# [STATED PROBLEM]
Gather each line of the records where "that" appears.

— START OF GIVEN DATA —

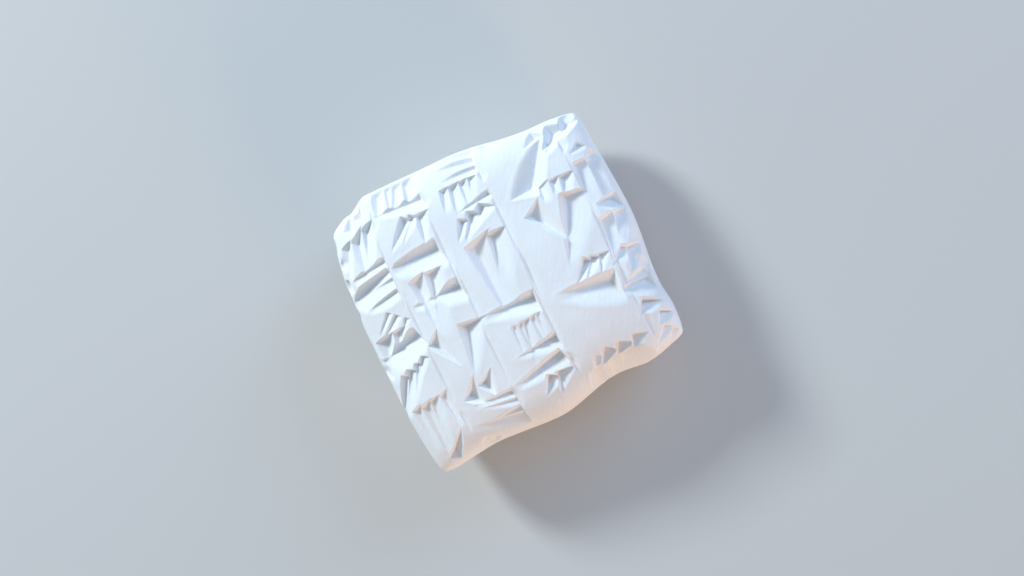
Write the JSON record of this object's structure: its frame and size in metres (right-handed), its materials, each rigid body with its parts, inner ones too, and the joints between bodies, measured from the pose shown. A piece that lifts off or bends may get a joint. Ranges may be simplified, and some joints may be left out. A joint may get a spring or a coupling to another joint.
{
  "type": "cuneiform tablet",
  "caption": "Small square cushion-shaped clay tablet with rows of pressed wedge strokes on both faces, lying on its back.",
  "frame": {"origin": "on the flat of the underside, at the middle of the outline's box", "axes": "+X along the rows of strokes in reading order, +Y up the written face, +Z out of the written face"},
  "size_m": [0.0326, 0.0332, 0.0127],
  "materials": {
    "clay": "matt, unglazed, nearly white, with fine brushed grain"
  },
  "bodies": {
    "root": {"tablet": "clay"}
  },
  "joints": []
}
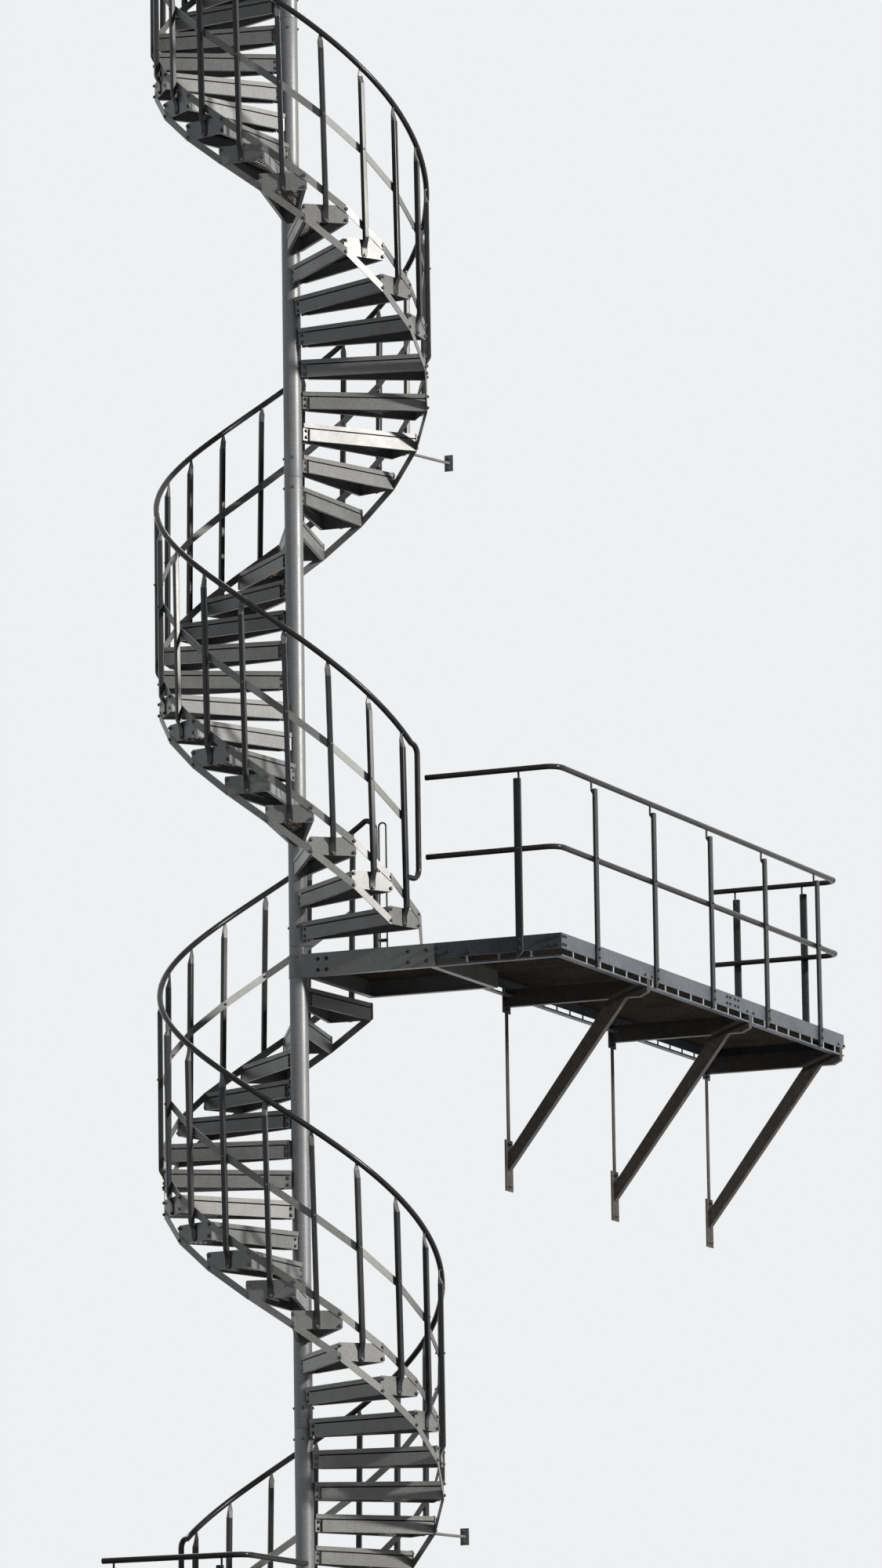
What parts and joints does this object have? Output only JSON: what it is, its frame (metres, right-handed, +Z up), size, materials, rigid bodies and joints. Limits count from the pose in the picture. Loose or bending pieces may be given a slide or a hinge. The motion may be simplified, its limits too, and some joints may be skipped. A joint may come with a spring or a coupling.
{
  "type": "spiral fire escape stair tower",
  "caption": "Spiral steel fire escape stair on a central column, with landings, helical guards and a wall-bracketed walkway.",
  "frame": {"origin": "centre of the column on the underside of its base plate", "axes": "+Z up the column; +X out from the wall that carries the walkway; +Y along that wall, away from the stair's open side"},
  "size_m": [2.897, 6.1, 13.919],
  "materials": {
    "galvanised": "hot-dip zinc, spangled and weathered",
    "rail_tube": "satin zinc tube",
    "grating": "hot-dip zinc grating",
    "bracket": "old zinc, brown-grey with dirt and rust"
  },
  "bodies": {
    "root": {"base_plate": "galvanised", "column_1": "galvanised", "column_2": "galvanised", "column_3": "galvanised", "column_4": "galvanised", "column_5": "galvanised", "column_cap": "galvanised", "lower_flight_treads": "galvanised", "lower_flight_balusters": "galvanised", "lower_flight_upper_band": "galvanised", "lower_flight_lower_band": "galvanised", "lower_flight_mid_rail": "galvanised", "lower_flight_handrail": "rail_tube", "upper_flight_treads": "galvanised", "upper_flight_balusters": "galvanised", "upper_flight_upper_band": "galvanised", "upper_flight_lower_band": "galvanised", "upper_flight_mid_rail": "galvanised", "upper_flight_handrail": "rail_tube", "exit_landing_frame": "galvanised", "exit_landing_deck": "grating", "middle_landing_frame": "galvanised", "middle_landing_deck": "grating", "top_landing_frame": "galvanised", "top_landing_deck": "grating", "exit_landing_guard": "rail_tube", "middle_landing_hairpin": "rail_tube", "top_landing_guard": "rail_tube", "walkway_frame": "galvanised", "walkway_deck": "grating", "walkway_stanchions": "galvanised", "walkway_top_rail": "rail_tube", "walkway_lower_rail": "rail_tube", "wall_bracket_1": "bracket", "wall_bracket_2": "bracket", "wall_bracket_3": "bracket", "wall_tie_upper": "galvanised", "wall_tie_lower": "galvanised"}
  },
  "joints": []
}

— END OF GIVEN DATA —

# [THE ANSWER]
Write the JSON record of this object's structure: its frame and size in metres (right-handed), its materials, each rigid body with its parts, inner ones too, and the joints between bodies, measured from the pose shown. A piece that lifts off or bends may get a joint. Ranges may be simplified, and some joints may be left out. A joint may get a spring or a coupling to another joint.
  "frame": {"origin": "centre of the column on the underside of its base plate", "axes": "+Z up the column; +X out from the wall that carries the walkway; +Y along that wall, away from the stair's open side"},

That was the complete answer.